新しいモデル


生成文法の最新のモデルは, ミニマリストプログラムであるが, このミニマリストプログラムの前身のような原理とパラメーター理論と呼ばれる理論がある. この理論は, 説明的妥当性と記述的妥当性の緊張を大きく解消したと言われた理論であるが, この理論をChomskyは伝統的なものからの断絶と言語観を変異させたものとして説明している. Chomsky (1994) から次の文章を引用したい.

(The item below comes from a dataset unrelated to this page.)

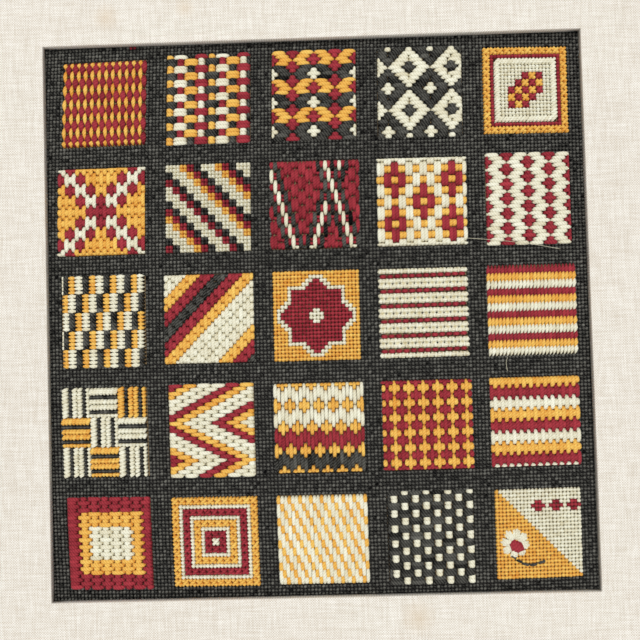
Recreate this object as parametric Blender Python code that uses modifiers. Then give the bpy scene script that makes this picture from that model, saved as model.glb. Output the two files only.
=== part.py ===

These efforts culminated in the P&P model, which constituted a radical break from the rich tradition of thousands of years of linguistic inquiry, far more so than early generative grammar, which could be seen as a revival of traditional concerns and ways of addressing them (which is why it was more congenial to traditional grammarians than to modern structural linguists). The basic assumption of the P&P model is that languages have no rules at all in anything like the traditional sense and no grammatical constructions (relative clauses, passives, etc.) except as taxonomic artifacts. There are universal principles and a finite array of options as to how they apply (parameters). 

(Chomsky, 1994)

これらの努力はP&Pモデルにおいて頂点に達したが、これは数千年にわたる言語探求の豊かな伝統からのラディカルな断絶を意味した 。その断絶は、伝統的な関心事とそれに取り組む方法の復活と見なすことができた初期生成文法(だからこそ、初期生成文法は現代の構造言語学者よりも伝統的な文法学者に受け入れられやすかった)よりも、はるかにラディカルなものであった 。P&Pモデルの基本的な仮定は、言語には伝統的な意味での規則は一切存在せず、分類上の産物として(taxonomic artifacts)以外には(関係節や受動態などの)文法構文も存在しないというものである 。存在するのは、普遍的な原理と、それらがどのように適用されるかに関する有限個の選択肢(パラメータ)だけである 。

(Gemini 訳)

これを見るとわかるが, 今までの理論では, 様々な規則といったものが想定されていたが, 原理とパラメーター理論では普遍的な原理とパラメーターを想定するのみになっている. つまり, 規則と言うのは, 原理とパラメーターによる結果と考えることができるだろう. この発想は後のミニマリストプログラムにつながる前身として非常にしっくりくるものである.

参考文献

  • Chomsky, N. (1994). Bare phrase structure (Vol. 8). Cambridge, MA: MIT press.